The victims killed in the assaults included six Indians, one Italian diplomat, a French filmmaker, three Afghan police and four Afghan civilians and one body too dismembered to identify.

The Kabul attack came a day after India and Pakistan held their first official talks since the November 2008 Mumbai attacks, which prompted New Delhi to pull out of the peace process. India insisted during the talks on Thursday that Pakistan needed to make more

aggressive efforts to rein in anti-Indian insurgents there.

Pakistan is trying seven men on charges that they planned and carried out the Mumbai attacks, but critics say Lashkar-e-Taiba continues to operate relatively freely.

Friday's assault was the deadliest in Afghanistan's capital since Oct. 8, when a suicide car bomber killed 17 people outside the Indian Embassy. A suicide car bomber killed more than 60 people in an attack at the gates of the Indian Embassy in July 2008 _ an attack that India alleges Pakistan's main spy agency was involved in.

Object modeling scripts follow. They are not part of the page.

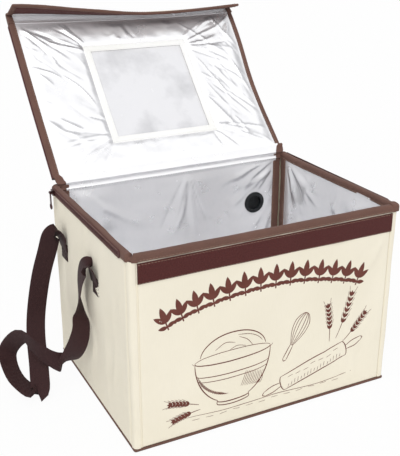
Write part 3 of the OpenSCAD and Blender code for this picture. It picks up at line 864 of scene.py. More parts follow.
def corner_spine(name, x_side, y_side, shrink=0.0):
    """The canvas round a corner, with a soft upright crease along each seam."""
    turn = np.radians(np.linspace(-2.5, 92.5, 29))
    z = stations(WALL_LOW, BODY_H - RIM_H + 1, CANVAS_STEP)
    grid_t, grid_z = grid(turn, z)
    reach = (CORNER_R - 0.5 - shrink) * squared_arc(np.clip(grid_t, 0, math.pi / 2), 4.0)
    seat = np.minimum(grid_t, math.pi / 2 - grid_t) * CORNER_R
    groove = 1.5 * np.exp(-((seat - 0.6) / 1.0) ** 2)
    sag = 0.35 * np.sin(grid_z / 37.0 + x_side + 2 * y_side) + 0.2 * np.sin(grid_z / 13.0 + grid_t * 2)
    reach = reach - groove + sag * ease(seat / 4)
    outer = corner_points(x_side, y_side, grid_t, reach, grid_z)
    inner = corner_points(x_side, y_side, grid_t, reach - 1.1, grid_z)
    return shell(name, outer, inner, FINISHES["canvas"])


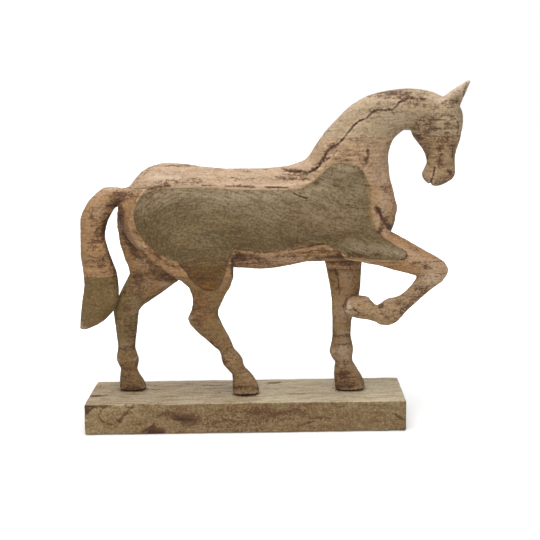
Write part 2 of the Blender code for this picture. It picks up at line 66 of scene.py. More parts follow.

But New Delhi did not immediately blame Pakistan after Friday's assault.

India sent a three-member team by air force jet on Saturday to work with Afghan authorities in the investigation, Indian Ambassador Jayant Prasad said.

Mr Prasad said on Tuesday night that Afghan authorities had not yet told him Lashkar-e-Taiba was the prime suspect but added that he was not surprised. ``They were looking in that direction,'' he said.

He would not speculate on whether the allegations might derail the Pakistan-India talks.

Neither the governments of India nor Pakistan commented on the allegations Tuesday night. Spokesmen for Lashkar-e-Taiba could not be reached.

India is among the largest economic donors to Afghanistan and has some 3,500 citizens living here. New Delhi has also expressed an interest in training Afghan security forces, angering Pakistan.

India's growing role in Afghanistan is strongly opposed by Pakistan, which wants a friendly Afghan government without ties to its rival.

The Afghan Taliban, which has had longtime ties with Pakistani intelligence services, also opposes Indian influence in part because of New Delhi's links to some of its rivals.

NATO forces and Afghan soldiers have been conducting a major new offensive against the Taliban in the southern province of Helmand to establish a civilian Afghan government in the former insurgent stronghold of Marjah.